Back in the day, I used to call myself a “night person” because I didn’t want to sleep. Lies. The truth was my horrible diet made sleep infrequent and fitful. I didn’t know what a good night sleep was pre-Nourish, now, I feel so rested, some days I wake up and my first thought is “Wow” something that I never felt like when I would wake up on days after the 4th. Those days, I felt like I’d been punched all night long and was so sluggish, those morning’s after, to be honest, sucked.

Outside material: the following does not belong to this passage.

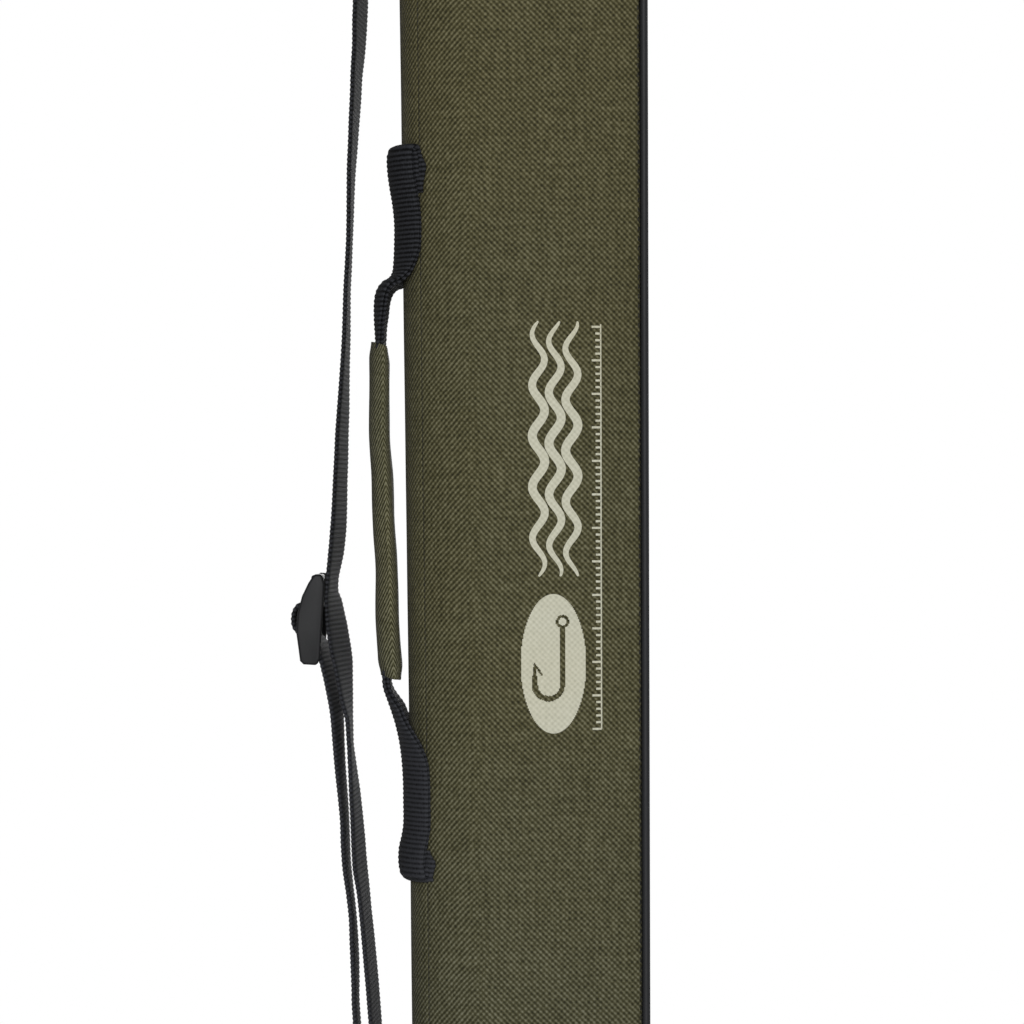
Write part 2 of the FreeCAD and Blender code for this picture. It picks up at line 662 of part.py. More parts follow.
def make_strands():
    eye = swivel_frame("upper").multVec(V(0, 0, -19))
    start = [(eye.x, eye.z - RING_WIRE - 1.0), (eye.x - 0.1, eye.z - 16)]
    save("strap_strand_upper",
         fuse([webbing_loop("upper"), ribbon(start + UPPER_STRAND, WEB, STRAP_WIDTH)]))
    eye = swivel_frame("lower").multVec(V(0, 0, -19))
    reach = RING_WIRE + 0.1 + WEB / 2
    for name, side, points in (("left", -1, LEFT_STRAND), ("right", 1, RIGHT_STRAND)):
        end = [(eye.x + side * reach, eye.z + 1.0)]
        loop = webbing_loop("lower").common(half_space(eye.x + side * 0.05, side))
        lower_half = box((-100, 0), (-40, 40), (200, eye.z + 2))
        save("strap_strand_" + name,
             fuse([ribbon(points + end, WEB, STRAP_WIDTH), loop.common(lower_half)]))


def make_adjuster():
    """Tri-glide: two side rails and three bars, with the webbing's turn round the middle bar."""
    half = STRAP_WIDTH / 2 + 0.5
    top = RAIL_LENGTH / 2
    thick, tall = ADJUSTER_BAR
    rails = [box(RAIL_X, (half, half + RAIL_WIDTH), (-top, top)),
             box(RAIL_X, (-half - RAIL_WIDTH, -half), (-top, top))]
    end_bar = top - tall / 2
    bars = [box((-thick / 2, thick / 2), (-half - 1, half + 1), (z - tall / 2, z + tall / 2))
            for z in (-end_bar, 0, end_bar)]
    frame = fuse(rails + bars)
    outer = box(TURN_X, (-STRAP_WIDTH / 2, STRAP_WIDTH / 2), (-TURN_HEIGHT / 2, TURN_HEIGHT / 2))
    inner = box((TURN_X[0] + WEB, thick / 2 + 0.1), (-STRAP_WIDTH, STRAP_WIDTH), (-tall / 2 - 0.1, tall / 2 + 0.1))
    for name, shape in (("strap_adjuster", frame), ("adjuster_webbing", outer.cut(inner))):
        moved = shape.copy()
        moved.rotate(V(0, 0, 0), Y_AXIS, ADJUSTER_TILT)
        moved.translate(V(ADJUSTER_CENTRE[0], 0, ADJUSTER_CENTRE[1]))
        save(name, moved)


def main():
    os.makedirs("parts", exist_ok=True)
    make_covers()
    make_linings()
    make_boards()
    make_bands()
    make_zip_runs()
    make_beads()
    make_sliders()
    make_interior()
    make_handle_anchors()
    make_handle()
    make_strap_hardware()
    make_strands()
    make_adjuster()


main()
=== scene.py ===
"""Looks of the rod case: woven covers, webbing, grip, strap hardware, zip and print.

Metres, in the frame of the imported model: +Z up along the case, +X the zip side,
-Y the lid.  Sizes written with MM are millimetres turned to metres.
"""
import math

import bmesh
import bpy
from mathutils import Matrix, Vector, noise


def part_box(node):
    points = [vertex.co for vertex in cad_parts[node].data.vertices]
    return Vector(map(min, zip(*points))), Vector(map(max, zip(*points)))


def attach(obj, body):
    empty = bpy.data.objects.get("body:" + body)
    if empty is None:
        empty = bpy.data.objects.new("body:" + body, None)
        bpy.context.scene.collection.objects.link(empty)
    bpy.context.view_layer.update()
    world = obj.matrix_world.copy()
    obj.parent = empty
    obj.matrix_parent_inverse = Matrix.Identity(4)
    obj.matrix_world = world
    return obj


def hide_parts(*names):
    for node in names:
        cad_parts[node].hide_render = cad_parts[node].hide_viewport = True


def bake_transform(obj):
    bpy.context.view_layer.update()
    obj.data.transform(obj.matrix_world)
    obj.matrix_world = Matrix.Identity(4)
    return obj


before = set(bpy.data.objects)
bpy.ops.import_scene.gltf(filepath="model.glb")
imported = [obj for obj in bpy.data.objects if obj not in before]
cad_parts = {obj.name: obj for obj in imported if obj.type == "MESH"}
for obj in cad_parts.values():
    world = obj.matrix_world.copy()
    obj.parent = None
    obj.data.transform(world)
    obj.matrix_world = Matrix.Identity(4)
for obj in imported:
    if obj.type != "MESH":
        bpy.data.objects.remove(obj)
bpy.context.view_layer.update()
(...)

I’m living a vegetarian lifestyle now and one of the main reasons is because of #Nourish. The program isn’t about becoming vegan/vegetarian, it is, from what I understand, like a internal readjustment, a wake-up call. For me, it became much more, the program was a spiritual awakening. I had tried different programs, over the years, and they all felt like a chore that would become drudgery that would, eventually, be dismissed, not #Nourish. #Nourish is only a 21-day program that’s step one of a series. I was just going to do the 21 days and that was it. But, at day 21, I felt GOOD ALL OVER and I didn’t want to stop.
That was October 2018 and I’ve felt so good since then that I haven’t had the slightest temptation to revert back to my old, knowingly gross ways, not even my “Food Super Bowl” July 4th Meat Spectacular, because I thought that made me feel good, #Nourish has shown me what feeling good really is.